BRIDGES: I’m very blessed in terms of my family and the influence they have had on me and how they have shaped my life. That influence stretches beyond my parents to include my grandparents on both sides. Dad and Mom and all four grandparents were ordained AG ministers.
Some people might think it was inevitable I would become a credentialed minister. But never at any time did my parents put pressure on me to become a minister. I have endeavored to take that same approach with my sons.
It is such a rewarding experience to have people come up and talk about how they miss my dad, about the influence he had on their lives. I found in him a constant source of counsel, guidance, and example.

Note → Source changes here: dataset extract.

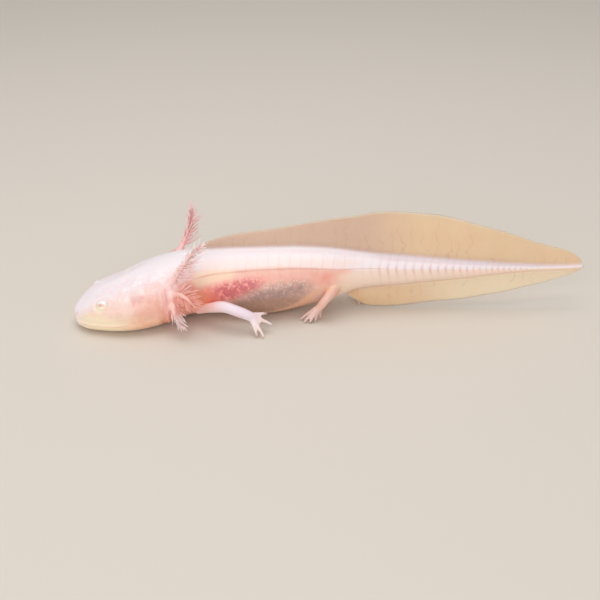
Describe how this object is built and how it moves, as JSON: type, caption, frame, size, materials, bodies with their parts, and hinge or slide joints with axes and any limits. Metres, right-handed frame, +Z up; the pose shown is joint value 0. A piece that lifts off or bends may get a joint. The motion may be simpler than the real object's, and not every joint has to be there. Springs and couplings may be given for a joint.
{
  "type": "axolotl",
  "caption": "Life-size young albino axolotl lying on the floor: broad flat head, feathery gills, swept-back limbs and a long tail with tall thin fins.",
  "frame": {"origin": "middle of the animal's outline seen from above, on the floor that it rests on", "axes": "+X from the snout to the tail tip, +Z up, so the animal's left side faces -Y"},
  "size_m": [0.1796, 0.0488, 0.0374],
  "materials": {
    "white_skin": "moist white skin with a faint lilac sheen",
    "pink_skin": "moist pink skin, flushed along the flanks",
    "fin_skin": "thin translucent skin",
    "gill_skin": "soft pink gill skin",
    "eye": "wet pearly eye"
  },
  "bodies": {
    "root": {"head": "white_skin", "jaw": "white_skin", "eye_left": "eye", "eye_right": "eye", "neck": "pink_skin", "trunk_front": "pink_skin", "trunk_rear": "pink_skin", "tail_base": "white_skin", "tail_middle": "white_skin", "tail_tip": "white_skin", "dorsal_fin": "fin_skin", "tail_fin_upper": "fin_skin", "tail_fin_lower": "fin_skin", "upper_arm_left": "white_skin", "forearm_left": "white_skin", "hand_left": "white_skin", "upper_arm_right": "white_skin", "forearm_right": "white_skin", "hand_right": "white_skin", "thigh_left": "white_skin", "shank_left": "white_skin", "foot_left": "white_skin", "thigh_right": "white_skin", "shank_right": "white_skin", "foot_right": "white_skin", "gill_left_upper": "gill_skin", "gill_left_middle": "gill_skin", "gill_left_lower": "gill_skin", "gill_right_upper": "gill_skin", "gill_right_middle": "gill_skin", "gill_right_lower": "gill_skin"}
  },
  "joints": []
}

God wonderfully used him to serve the church, to serve people, and this Fellowship affirmed what God was doing through him by appointing him to positions of influence. Dad never took that lightly. He considered it a tremendous responsibility and was always careful to be accountable to those who had put their trust in him, but ultimately he remained accountable daily to his God.
That has influenced me significantly, and I do my best to live out that kind of life in terms of my responsibilities here at Southwestern and with everyone on our team I have the privilege of leading.
evangel: In your years of working with young people and their educational plans, what would you identify as the fundamental life goal a high school senior should keep in focus?
BRIDGES: First and foremost — total surrender to God. The more a student develops the ability to prioritize and pursue God’s plan, God’s will, God’s purpose for life, the more he or she will discover nothing else matters. Of course, the Holy Spirit helps us discern God’s will, so I encourage young people to be filled with the Holy Spirit and to allow the Spirit to empower them and lead them every single day.
To take that in another direction scripturally, I believe you must determine to be a Proverbs 3:5,6 man or woman. Trust God first in everything, and do not merely rely on your intellect and gifts. Acknowledge His hand at work in every area of your life.
I am convinced if you do these things, you never have to doubt that God will be guiding your every step. I have seen these truths proven throughout my life. That’s not to say I have always delivered on every one of those areas I just mentioned.
But God is gracious, and He helps us. Any young man or woman who will exercise that kind of trust in God will see Him take them into some incredible places as they ultimately develop their gifts, talents, and skills toward that particular life path God leads them to follow.
evangel: With so many demands on your time, how do you balance your commitment to your ministry with your commitment to your family?
BRIDGES: Anyone in ministry acknowledges the challenge of maintaining the right balance between ministry and family. I certainly do not claim to have achieved that perfect balance, but I have worked hard to adjust my schedule to spend time with my wonderful wife, Jan, and to be present for big events in my sons’ lives.
James, our oldest, is a junior at Southwestern this fall. He currently is a history major. Forrest, our youngest, has started his senior year in high school. He seems to be on a track to pastoral ministry of some kind.
The man or woman who does not learn how to say no to one more call, one more assignment, one more event, may very well wake up one day with regrets without remedy. My parents were great models for me in striving to avoid such regret by prioritizing their relationship with each other and their children.